Post by: eric-loya on June 05, 2019, 11:08 AM
217mom, thank you! It's so funny how a little thing can really make a big difference in outlook. I feel really foolish, but even though I'd been focusing so much on age range of readers, for whatever reason I hadn't really clicked that into a connection with grade level. Like, of COURSE I should have done that, but I hadn't. Seeing your 2nd-3rd grade and 3rd to 6th grade explanation makes so much sense and I feel silly for having overlooked it. I mean, I'm still not completely sure where my idea falls, but I'm definitely closer now. Thanks again!
Title: Re: Confused Just Enough...
Post by: Vijaya on June 05, 2019, 12:07 PM
Mirka brings up such an important point regarding topic. Friendship stories are perennial for all age groups, but you can have a hint of romance for upper MG. The younger the child, the closer to home the stories tend to be. Their world begins to expand as they get older and they begin to think outside of their family and friend circle. I have a wonderful little book about the developmental stages of children: Yardsticks by Wood. And  Alijandra Moligner's Word Book is a must if you're writing EZs.

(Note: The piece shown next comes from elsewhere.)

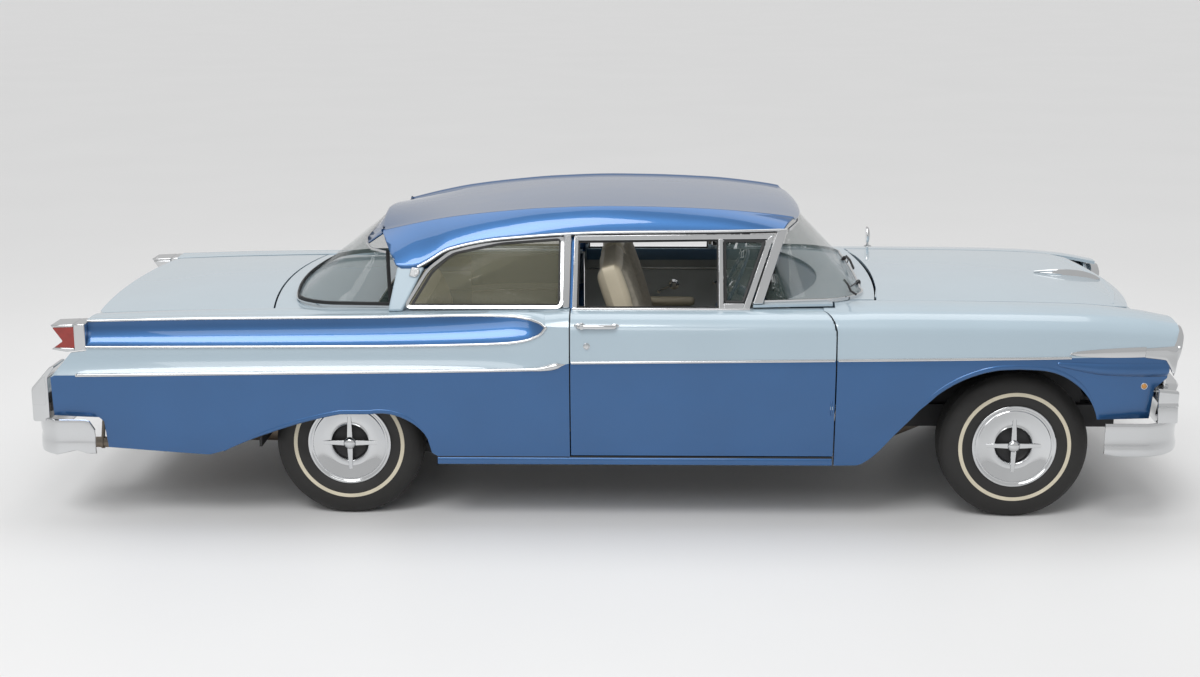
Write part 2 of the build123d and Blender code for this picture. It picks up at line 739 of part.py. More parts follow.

Happy reading and writing!
Title: Re: Confused Just Enough...
Post by: JodyJS on June 05, 2019, 12:11 PM
(Pointing to the above) Further proof that the blueboards are filled with awesomeness!
Title: Re: Confused Just Enough...
Post by: Debbie Vilardi on June 05, 2019, 08:35 PM
You have great info above. I think I can help clarify the reason for some of your confusion. I have Frog and Toad Are Friends on my shelf. It's an old copy with my husband's name scrawled in crayon. Today, it's considered an early reader, but it wasn't labeled that then. Changes in the market lead to new classifications so older books are harder to judge.

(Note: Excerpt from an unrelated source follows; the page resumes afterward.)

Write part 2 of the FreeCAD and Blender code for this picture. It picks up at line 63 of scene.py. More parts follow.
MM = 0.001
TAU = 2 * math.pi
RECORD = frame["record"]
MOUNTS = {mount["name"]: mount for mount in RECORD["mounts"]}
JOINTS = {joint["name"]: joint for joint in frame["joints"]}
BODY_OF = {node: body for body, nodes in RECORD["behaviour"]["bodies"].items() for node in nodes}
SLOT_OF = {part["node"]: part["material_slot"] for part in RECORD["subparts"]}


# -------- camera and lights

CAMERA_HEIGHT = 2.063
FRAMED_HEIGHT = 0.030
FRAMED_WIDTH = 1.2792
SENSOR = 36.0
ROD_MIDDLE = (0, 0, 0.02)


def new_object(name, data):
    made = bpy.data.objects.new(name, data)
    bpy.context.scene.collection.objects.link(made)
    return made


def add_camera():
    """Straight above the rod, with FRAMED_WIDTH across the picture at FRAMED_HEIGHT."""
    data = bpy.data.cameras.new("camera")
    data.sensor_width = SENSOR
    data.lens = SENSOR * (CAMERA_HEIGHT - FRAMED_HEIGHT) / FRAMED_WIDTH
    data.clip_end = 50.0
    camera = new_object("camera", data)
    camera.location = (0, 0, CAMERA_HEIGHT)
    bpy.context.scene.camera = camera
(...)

Another thing to consider is the reliance on illustrations. Picture books are for up to age 8. They are heavily illustrated and the illustrations tell part or all of the story. In early readers, the illustrations present the text visually. They support the learner in understanding the action and figuring out the words. The more proficient the reader, the less they need illustrations, so EZ books at the upper levels have fewer illustrations than those for beginning readers. Chapter books also generally have more images than middle grade novels, which may have a spot image in each chapter or even no illustrations. So, yes, it is all about grade level and reading level.

And just to be complete, non fiction has differing rules and there are books on more sophisticated topics (appropriate to the age level) for students who struggle with reading. But those are other matters.